He said that when Charlie Munger and he bought common stock, they approached the transactions as if they were buying into a private business. They looked at the economic prospects of the business, the people in charge of running it, and the price they had to pay. Both of them were willing to hold a stock indefinitely as long as the business could increase in intrinsic value at a satisfactory rate. Buffett saw himself and Charlie as business analysts, not market analysts or macroeconomic analyst, or even security analysts. He commented: “Our approach makes an active trading market useful, since it periodically presents us with mouth-watering opportunities. But by no means is it essentials; a prolonged suspension of trading in the securities we hold would not bother us any more than does the lack of daily quotations on World Book or Fechheimer. Eventually, our economic fate will be determined by the economic fate of the business we own, whether our ownership is partial or total.”
Benjamin Graham, the father of value investing philosophy, had great insights into a guy named Mr. Market. This guy had incurable emotional problems. Some times he feels euphoric and can see only favorable factors affecting the business. It is when he would quote the very high price because he is afraid that others can come and rob his gains away. Other times he would feel very depressed and can see only trouble ahead, then he would quote very low price for businesses. Buffett added: “Mr. Market has another endearing characteristic: He doesn’t mind being ignored. If his quotation is uninteresting to you today, he will be back with new one tomorrow. Transactions are strictly at your option. Under these conditions, the more manic-depressive his behavior, the better for you.”
So Mr. Market is there to serve you, not to guide you. He is always there, with his very wide mood swing. Investors are free to either ignore him or take advantage of him, but it would be very dangerous to fall under his influence.
According to Warren Buffett, investment success would not be produced by any fixed formulae, computer programs or price movement signals. Rather, the success comes from coupling good business judgment with an ability to insulate the thoughts and behavior from super-contagious emotions that swirl about the marketplace. So Warren Buffett and Charlie Munger let their marketable equities tell them by the operating results, not by daily, or even yearly, price quotations to determine whether the investments are successful or not.

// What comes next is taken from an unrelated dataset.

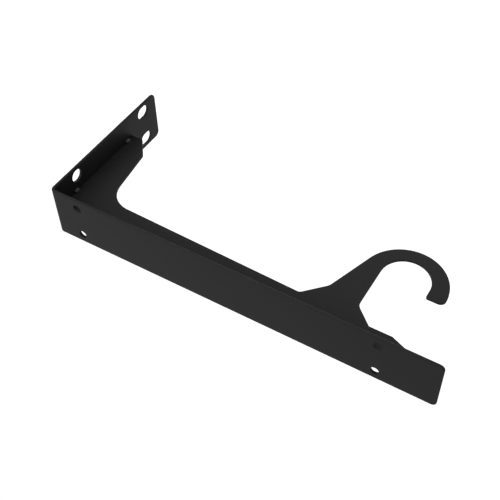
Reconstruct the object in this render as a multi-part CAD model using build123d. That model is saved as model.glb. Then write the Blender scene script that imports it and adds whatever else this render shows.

On selling out the investments, Buffett said: “Sometimes, of course, the market may judge a business to be more valuable than the underlying facts would indicate it is. In such a case, we will sell our holdings. Sometimes, also, we will sell a security that is fairly valued or even undervalued because we require funds for a still more undervalued investment or one we believe we understand better. We need to emphasize, however, that we do not sell holdings just because they have appreciated or because we have held them for a long time (Of Wall Street maxims the most foolish may be “you can’t go broke taking a profit”). Buffett is confident to hold any security indefinitely if there are three main important things: satisfactory return on equity capital, competent management and the business is not overvalued by the market.
Churchill once said, “You shape your houses and then they shape you.” And both Buffett and Munger know what way they wish to be shaped. Buffett stated that he would rather achieve return of X while associating with people whom he admires a lot than realize 110% of X by exchanging these relationships for unpleasant ones. Buffett didn’t see the much difference between buying into the control of the business and the purchase of marketable securities. In any case, he preferred to buy into businesses with favorable long-term economics. He said, “Our goal is to find an outstanding business at a sensible price, not a mediocre business at bargain price. Charlie and I have found that making silk purses out of silk is the best that we can do; with sow’s ears, we fail.”